La légende du chanteur rebelle
Alors, bien sûr, même s'il ne fut pas réellement engagé
politiquement au sens où on l'entend de nos jours, Bob
Dylan reste néanmoins l'archétype du chanteur rebelle,
que ce soit par son état d'esprit ou son attitude. Mais sur
le fond, c'est faux, suis-je obligé de répondre ! Car dès
son premier album en 1962, il s'est inscrit dans la lignée
des illustres folk-singers américains qui chantaient
l'épopée de la génèse de leur pays, avec ses pionniers
anonymes et ses bandits fameux, à la manière des
troubadours relatant la geste des héros du haut Moyen
Age.
Le mythe du protest-singer
Tout d'abord, Monsieur Zimmerman est
tout sauf un chanteur engagé. Pourtant,
on le considère encore aujourd'hui
comme un des pionniers du mouvement
anti-guerre du Viet-Nam outre-
Atlantique.
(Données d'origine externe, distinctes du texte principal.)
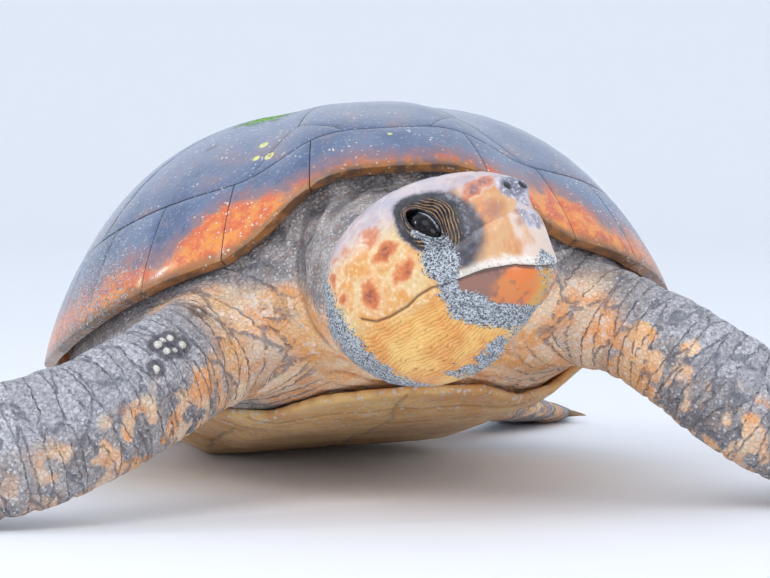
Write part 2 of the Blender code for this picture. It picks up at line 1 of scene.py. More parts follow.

Sont ainsi cités pour
l'occasion deux chansons extraites de
son second album The Freewhellin' Bob
Dylan (1963) : Masters of War et A Hard
Rain's a-Gonna Fall. C'est une erreur !
Car la première, écrite avant que les
Américains attaquent le Nord Viet-Nam,
dénonce le complexe militaro-industriel
américain, et la seconde évoque
"camusiennement" la terreur nucléaire
post-Hiroshima et non le napalm ou
autre agent orange.
De plus, il n'y a aucune occurrence du
conflit viet-namien dans les paroles et
interviews de Dylan à cette époque.
Malgré tout, la presse suivie par le public
voit dans des chansons dénuées de
toutes références poltiques le renouveau
de la protest-song et proclame héritier
de Woody Guthrie un jeunot de 22 ans à
peine débarqué de son Minnesota natal.
Les bases du malentendu sont posées.
Mais l'auteur de Blowin' in the Wind n'a
pas l'âme d'un artiste contestataire.
Certes, il participe en cette même année
1963 au Mouvement des droits civiques
et chante à l'occasion de la Marche vers
Washington. Toutefois, il est loin d'en
être le leader et c'est sous l'influence de
sa compagne d'alors, la chanteuse
militante Joan Baez, qu'il prend part à un
mouvement qu'il quitte d'ailleurs assez
vite.
Car Bob Dylan n'est pas du genre à
mobiliser de son propre chef une foule
pour servir une cause. Lorsqu'il
"s'engage" c'est toujours en suivant le
mouvement. Il est avant tout un
solitaire, un vagabond. Un chanteur plus
proche de la figure mythique du cow-boy
que d'un Yannick Noah pieds nus
chauffant la salle d'un congrès politique.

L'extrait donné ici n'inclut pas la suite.